Selain itu, Meidy juga menyebut pihaknya harus menghadapi ego sektoral antara kementerian untuk mengelola tambang. Dia mencontohkan, pihaknya sudah memiliki IUP, tetapi tak diperbolehkan menambang lantaran tidak mendapat izin pinjam pakai kawasan hutan (IPPKH) dari Kementerian Kehutanan. Alhasil, dia tidak bisa menambang tapi harus tetap membayar sewa lahan.
"Apakah mampu teman-teman UMKM atau perguruan tinggi menghadapi tantangan yang kami hadapi seperti saat ini?" ucap Meidy.
Lebih lanjut, Meidy menyarankan perguruan tinggi dan UKM bekerja sama saja dengan perusahaan besar alih-alih mengelola tambang sendiri.
Menurutnya, UKM bisa bekerja sama melalui pengadaan tingkat komponen dalam negeri (TKDN) ataupun kontraktor bagi perusahan tambang.
Sementara untuk perguruan tinggi, bisa dikerjasamakan lewat Program Pengembangan dan Pemberdayaan Masyarakat (PPM) dari perusahaan tambang.
"Kenapa nggak diajak kerja sama? Untuk melakukan riset sehingga mereka fokus kepada pendidikan dan bagaimana pengembangan riset teknologi atau cadangan kita yang saat ini lagi butuh-butuhnya. Sebenarnya itu yang harus diangkat," tutur Meidy.
Baleg DPR RI saat ini tengah membahas revisi UU Minerba. Dalam draf revisi UU Minerba yang ditampilkan, pemberian WIUP untuk perguruan tinggi tertuang dalam Pasal 51 A.
"WIUP mineral logam dapat diberikan kepada perguruan tinggi dengan cara prioritas," demikian bunyi pasal tersebut.
Adapun, pemberian WIUP dengan cara prioritas itu dilaksanakan dengan pertimbangan luas WIUP mineral logam, akreditasi perguruan tinggi dengan status paling rendah akreditasi B, dan peningkatan akses dan layanan pendidikan bagi masyarakat.
Selanjutnya, ketentuan lebih lanjut mengenai pemberian WIUP untuk perguruan tinggi diatur dengan atau berdasarkan Peraturan Pemerintah.
Sementara itu, aturan mengenai pemberian WIUP mineral logam untuk usaha swasta atau UMKM dengan cara prioritas tertuang dalam Pasal 51 B.
"WIUP mineral logam dalam rangka hilirisasi dapat dapat diberikan kepada badan usaha swasta dengan cara prioritas," demikian bunyi pasal tersebut.
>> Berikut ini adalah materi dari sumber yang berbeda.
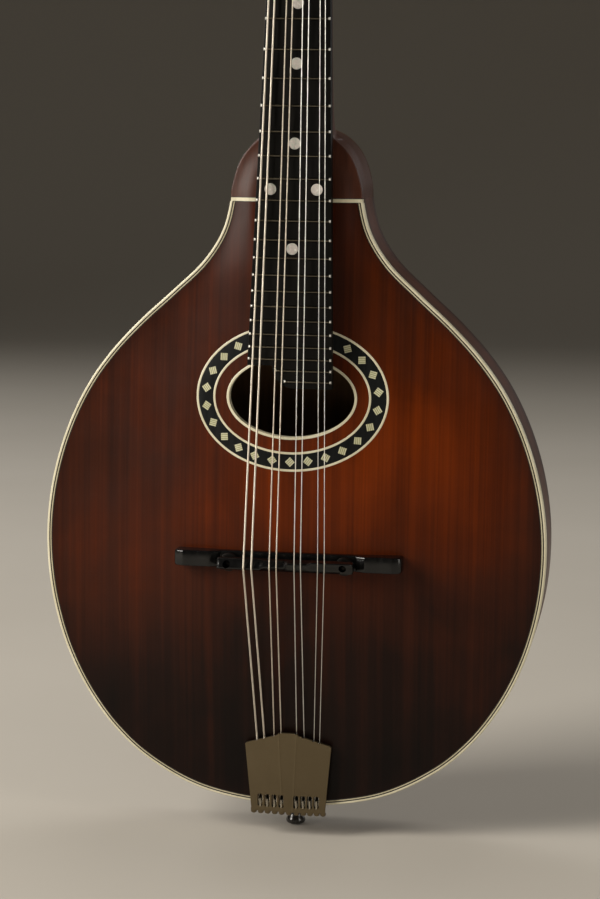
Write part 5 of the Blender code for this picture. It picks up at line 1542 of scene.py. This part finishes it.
def tailpiece():
    s = Shape()
    k = 4.6 / 22
    us = np.unique(np.r_[np.linspace(0, 1, 27), k + np.array([-0.035, -0.018, 0, 0.012, 0.025,
                                                             0.038, 0.05]),
                         1 - np.array([0.003, 0.012, 0.026, 0.045])])
    us = np.r_[-us[::-1][:-1], us]
    ts = np.r_[0.0, 0.004, 0.012, 0.022, np.linspace(0.04, 1, 46)]
    rows_t = []
    for t in ts:
        row = []
        for u in us:
            a = abs(u)
            # columns follow the fold lines, which close in towards the tail
            fold, half = 4.6 - 2.0 * t, 22.0 - 3.2 * t
            x = fold * a / k if a <= k else fold + (half - fold) * (a - k) / (1 - k)
            x_top = 22.0 * a
            z_top = float(tail_edge(x_top))
            z = z_top + (TAIL_END - z_top) * t
            dx = half - x                       # rounded top corners
            if t < 0.03 and dx < 0.95:
                z -= (0.95 - math.sqrt(max(0.0, 0.9025 - (0.95 - dx) ** 2))) * (1 - t / 0.03)
            row.append((math.copysign(x, u), z))
        rows_t.append(row)
    g = np.array(rows_t)
    up = P(g[..., 0], tail_top(g[..., 0], g[..., 1]), g[..., 1])
    dn = P(g[..., 0], tail_top(g[..., 0], g[..., 1]) - TAIL_T, g[..., 1])
    n, m = up.shape[:2]
    ringed = np.concatenate([up, dn[:, ::-1]], axis=1)
    s.grid(ringed, cv=True)
    for r in (0, n - 1):
        base = s.n
        s.v.append(ringed[r])
        for j in range(m - 1):
            s.f.append([base + j, base + j + 1, base + 2 * m - 2 - j, base + 2 * m - 1 - j])
            s.m.append(0)
        s.n += 2 * m
    ob = piece("tailpiece_plate", s, TAIL_FIN, instead=("tailpiece",), slot="cast_nickel", angle=30)
    slots = Shape()
    for x in HOOK_X:
        o = round_poly([(x - 1.3, -306.2), (x + 1.3, -306.2), (x + 1.3, -299.5), (x - 1.3, -299.5)],
                       0.9, 4)
        prism(o, lambda a, b: P(a, 12.0, b), lambda a, b: P(a, -2.0, b), slots)
    notches = Shape()
    for x in EDGE_X:
        f = at_body(x, 0, float(tail_edge(x)) + 0.2)
        turned([(0.72, -2), (0.72, 12)], 16, f, notches)
    cut(ob, [slots, notches], 30)
    soften(ob, 0.2, 2, 50)
    return ob


tailpiece()
lobes = Shape()
for x in [-17.9] + HOOK_X + [0.3, 17.7]:
    z0 = TAIL_END + 1.2
    h0 = float(tail_top(np.array(x), np.array(z0)))
    path = spline([(x, h0 - 0.85, z0), (x, h0 - 0.95, TAIL_END - 0.1), (x, h0 - 1.5, TAIL_END - 1.0),
                   (x, h0 - 2.9, TAIL_END - 1.15), (x, h0 - 4.6, TAIL_END - 0.75)], 5)
    p3 = P(path[:, 0], path[:, 1], path[:, 2])
    pts = tube_pts(p3, np.r_[np.full(len(p3) - 3, 1.0), 0.95, 0.8, 0.45], 14)
    c = p3[:, None, :]
    pts = c + (pts - c) * np.array([1.38, 0.85, 0.85])
    lobes.grid(pts, cv=True, caps=True)
tongues = Shape()
for x in HOOK_X:
    # hook tongue that rises from the tail end of its slot, worn bright by the loops
    h0 = float(tail_top(np.array(x), np.array(-304.0)))
    path = spline([(x, h0 - 1.0, -307.4), (x, h0 - 0.85, -306.0), (x, h0 - 0.55, -304.6),
                   (x, h0 - 0.2, -303.0), (x, h0 + 0.05, -301.9)], 5)
    p3 = P(path[:, 0], path[:, 1], path[:, 2])
    pts = tube_pts(p3, np.linspace(0.72, 0.42, len(p3)), 12)
    tongues.grid(pts, cv=True, caps=True)
piece("tailpiece_lobes", lobes, TAIL_FIN, slot="cast_nickel", angle=45)
piece("tailpiece_hooks", tongues, SCREW, slot="nickel", angle=45)
brk = [(-18.2, 3.6), (18.2, 3.6), (18.2, -1.0), (11.0, -9.0), (9.5, -30.0), (6.0, -34.0), (-6.0, -34.0),
       (-9.5, -30.0), (-11.0, -9.0), (-18.2, -1.0)]
brk = round_poly(brk, [0.5, 0.5, 2, 6, 3, 2, 2, 3, 6, 2], 8)
bracket = piece("tailpiece_bracket", prism(brk, lambda x, h: P(x, h, TAIL_END + 0.05),
                                           lambda x, h: P(x, h, -306.45)), TAIL_FIN,
                slot="cast_nickel", angle=35)
pin_hole = turned([(3.75, 0), (3.75, 30.0)], 32, PIN_FRAME)
soften(bracket, 0.3, 2, 50)
cut(bracket, [pin_hole], 35)
for x, h in ((0.0, -8.5), (-5.2, -30.2), (5.2, -30.2)):
    screw(Matrix.Translation(Vector(P(x, h, TAIL_END + 0.05))) @ Matrix.Rotation(PI, 4, "X"), 1.6,
          spin=h)
# BLACK_LINE here colours the screw slots as painted shade
piece("slotted_screws", SCREWS, [SCREW, BLACK_LINE], slot="nickel", angle=30)

turned_pin = [(0.0001, 0.0), (2.6, 0.0), (3.9, 0.05), (4.35, 0.35), (4.85, 1.0), (5.0, 1.6), (4.85, 2.6),
              (4.3, 3.7), (3.75, 5.0), (3.45, 6.4), (3.5, 7.8), (3.9, 9.2), (4.5, 10.3), (4.9, 11.3),
              (5.0, 12.1), (4.7, 12.45), (3.45, 12.5), (3.42, 14.0), (3.3, 33.5), (2.9, 34.0)]
piece("turned_end_pin", turned(turned_pin, 48, PIN_FRAME), PIN_FIN, instead=("end_pin",), slot="ebony",
      angle=40)

# ---------------------------------------------------------------- strings
for i in range(8):
    r = STRING_R[i]
    sx, u = POSTS[i]
    s = Shape()
    hx, ex_ = HOOK_X[i], EDGE_X[i]
    kt = (3.95 - 2.1) / (269.0 - 297.0) * -1
    main = [P(hx + (ex_ - hx) * 0.06, 2.25, -297.0), P(hx + (ex_ - hx) * 0.2, 2.5, -293.0),
            P(ex_ - (ex_ - hx) * 0.06, 3.8, -271.0), P(ex_, 3.95, -269.0)]
    hb = BRIDGE_H
    zb = SADDLE_Z + float(np.interp(BRIDGE_X[i], *RIDGE))
    kb = (hb - 3.95) / (269.0 + zb)
    hn = NUT_TOP + 0.32 + r
    kn = (hb - hn) / (SCALE / 2 - zb)
    bx = BRIDGE_X[i]

    def seg_pts(a, b, step=2.0):
        a, b = np.array(a), np.array(b)
        n = max(2, int(np.linalg.norm(b - a) / MM / step))
        return [a + (b - a) * k / n for k in range(n)]

    p_b0 = P(bx + (ex_ - bx) * 0.010, hb - 0.9 * kb, zb - 0.9)
    p_b1 = P(bx, hb - 0.04, zb)
    p_b2 = P(bx + (NUT_X[i] - bx) * 0.003, hb - kn * 0.9, zb + 0.9)
    p_n0 = P(NUT_X[i], hn, SCALE / 2 + 0.5)
    p_n1 = P(NUT_X[i] * 1.003, hn - 0.3, SCALE / 2 + 2.6)
    rc = 2.4 + 0.06 + r
    px = sx * POST_X
    turns = 2.25 if i < 4 else 3.25
    n_top = 8.0 - r
    pitch = 2 * r + 0.06
    coils = []
    steps = int(turns * 28)
    n0 = 5.45 + r
    for k in range(steps + 1):
        a = 2 * PI * k / 28
        coils.append(H(px - sx * rc * math.cos(a), u + rc * math.sin(a),
                       n0 + pitch * (turns - k / 28.0)))
    path = []
    for a, b in zip(main[:-1], main[1:]):
        path += seg_pts(a, b)
    path += seg_pts(main[-1], p_b0)
    path += [p_b0, p_b1, p_b2]
    path += seg_pts(p_b2, p_n0)[1:]
    path += [p_n0] + seg_pts(p_n1, coils[0])
    path += coils
    tube(s, np.array(path), r, 12 if r > 0.3 else 10)
    # loop round the hook: two strands from the twist, meeting behind the tongue
    lp = [(hx, 2.25, -296.6), (hx + 0.35, 2.3, -298.2), (hx + 0.95, 2.5, -301.0), (hx + 1.05, 2.7, -303.4),
          (hx + 0.75, 2.85, -304.9), (hx, 2.9, -305.5), (hx - 0.75, 2.85, -304.9),
          (hx - 1.05, 2.7, -303.4), (hx - 0.95, 2.5, -301.0), (hx - 0.35, 2.3, -298.2),
          (hx, 2.25, -296.6)]
    lift = float(tail_top(np.array(hx), np.array(-304.0))) - 1.45 - 2.85
    sp_ = spline(lp, 6)
    fr_ = np.clip((-296.6 - sp_[:, 2]) / 8.0, 0, 1)
    tube(s, P(sp_[:, 0], sp_[:, 1] + lift * fr_, sp_[:, 2]), min(r, 0.30), 10)
    # the twist: the wire's end wound back over itself
    tw = []
    for k in range(0, 7 * 14 + 1):
        a = 2 * PI * k / 14
        f = k / (7 * 14)
        z = -297.2 + 6.0 * f
        h = 2.22 + (z + 297.0) * 0.062
        xx = hx + (ex_ - hx) * (z + 299.0) / 28.0 * 0.9
        tw.append(P(xx + (r + 0.16) * math.cos(a), h + (r + 0.16) * math.sin(a), z))
    tube(s, np.array(tw), 0.16, 8)
    mat = (WOUND if i < 2 else WOUND_D) if i < 4 else PLAIN
    piece("string_%d_visual" % (i + 1), s, mat, instead=("string_%d" % (i + 1),),
          slot="wound_string" if i < 4 else "plain_string", angle=70)

# ---------------------------------------------------------------- carried-over CAD nodes
for nm, mt in (("neck_block", BARE_MAPLE), ("tail_block", BARE_MAPLE),
               ("top_lining_bass", BARE_SPRUCE), ("top_lining_treble", BARE_SPRUCE),
               ("back_lining_bass", BARE_SPRUCE), ("back_lining_treble", BARE_SPRUCE),
               ("top_brace", BARE_SPRUCE), ("truss_rod", STEEL)):
    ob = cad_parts[nm]
    ob.data.materials.clear()
    ob.data.materials.append(mt)

# ---------------------------------------------------------------- stage, light, camera
def studio():
    m = Mat("pale_floor", 0.85, spec=0.1)
    g = m.noise((3, 3, 3), 4.0, 0.5)
    near = m.ramp(g, [(0.3, (0.51, 0.475, 0.42)), (0.7, (0.54, 0.505, 0.45))])
    reach = m.node("ShaderNodeVectorMath", operation="LENGTH")
    m.put(reach.inputs[0], m.coord)
    m.set(m.mix(m.fit(reach.outputs["Value"], 0.7, 3.4, 0.0, 1.0, True), near,
                (0.22, 0.20, 0.17)))
    seg = 96
    prof = [(0.001, 0.0)] + [(r, 0.0) for r in np.linspace(0.25, 3.0, 12)]
    for t in np.linspace(0, 1, 16)[1:]:
        prof.append((3.0 + 1.5 * math.sin(t * PI / 2), 1.5 * (1 - math.cos(t * PI / 2))))
    prof.append((4.5, 3.4))
    a = 2 * PI * np.arange(seg) / seg
    pts = np.array([[(r * math.cos(t), r * math.sin(t), z - 0.0006) for t in a] for r, z in prof])
    piece("floor", Shape().grid(pts, cv=True), m.m, body=None, angle=60)

    def soft(name, at, to, size, power, colour=(1.0, 0.95, 0.87)):
        li = bpy.data.lights.new(name, "AREA")
        li.shape = "RECTANGLE"
        li.size, li.size_y = size
        li.energy = power
        li.color = colour
        ob = bpy.data.objects.new(name, li)
        bpy.context.scene.collection.objects.link(ob)
        ob.location = at
        ob.rotation_euler = (Vector(to) - Vector(at)).to_track_quat("-Z", "Y").to_euler()
        ob.visible_camera = False

    soft("key_left", (-1.6, -1.15, 1.2), (0, 0, 0.25), (0.9, 1.4), 60)
    soft("fill_right", (1.7, -1.0, 0.6), (0, 0, 0.2), (0.45, 1.3), 10)
    soft("over", (0.0, 0.9, 2.4), (0, 0.5, 0.0), (1.6, 1.2), 9, (1, 0.96, 0.9))
    soft("back_left", (-1.9, 1.7, 1.2), (0, 0, 0.3), (0.8, 1.4), 15, (1, 1, 1))
    soft("back_right", (1.9, 1.8, 1.1), (0, 0, 0.3), (0.8, 1.4), 12, (1, 1, 1))
    w = bpy.data.worlds.new("studio")
    bpy.context.scene.world = w
    w.use_nodes = True
    bg = w.node_tree.nodes["Background"]
    bg.inputs["Color"].default_value = (1.0, 0.93, 0.82, 1.0)
    bg.inputs["Strength"].default_value = 0.05


studio()

cam = bpy.data.cameras.new("camera")
cam.lens, cam.sensor_width, cam.sensor_fit = 94.06, 36.0, "AUTO"
cam.clip_start, cam.clip_end = 0.05, 40.0
cam_ob = bpy.data.objects.new("camera", cam)
bpy.context.scene.collection.objects.link(cam_ob)
rx, ry, rz = 0.131134, 0.162263, 0.033466
Rx = np.array([[1, 0, 0], [0, math.cos(rx), -math.sin(rx)], [0, math.sin(rx), math.cos(rx)]])
Ry = np.array([[math.cos(ry), 0, math.sin(ry)], [0, 1, 0], [-math.sin(ry), 0, math.cos(ry)]])
Rz = np.array([[math.cos(rz), -math.sin(rz), 0], [math.sin(rz), math.cos(rz), 0], [0, 0, 1]])
M3 = Rz @ Ry @ Rx @ np.array([[1, 0, 0], [0, 0, -1], [0, -1, 0]]) @ np.diag([1, -1, 1])
cam_ob.matrix_world = Matrix((
    (M3[0][0], -M3[1][0], -M3[2][0], 0.1923), (M3[0][1], -M3[1][1], -M3[2][1], -1.1657),
    (M3[0][2], -M3[1][2], -M3[2][2], 0.3484), (0, 0, 0, 1)))
bpy.context.scene.camera = cam_ob
bpy.context.scene.view_settings.view_transform = "Standard"
bpy.context.scene.view_settings.look = "None"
Pemberian WIUP ini dilaksanakan dengan mempertimbangkan WIUP mineral logam, peningkatan tenaga kerja di dalam negeri, jumlah investasi, dan/atau peningkatan nilai tambah serta pemenuhan rantai pasok dalam negeri dan/atau global.
Adapun, ketentuan lebih lanjut mengenai pemberian WIUP kepada badan usaha swasta dengan cara prioritas dalam rangka hilirisasi diatur dengan atau berdasarkan Peraturan Pemerintah.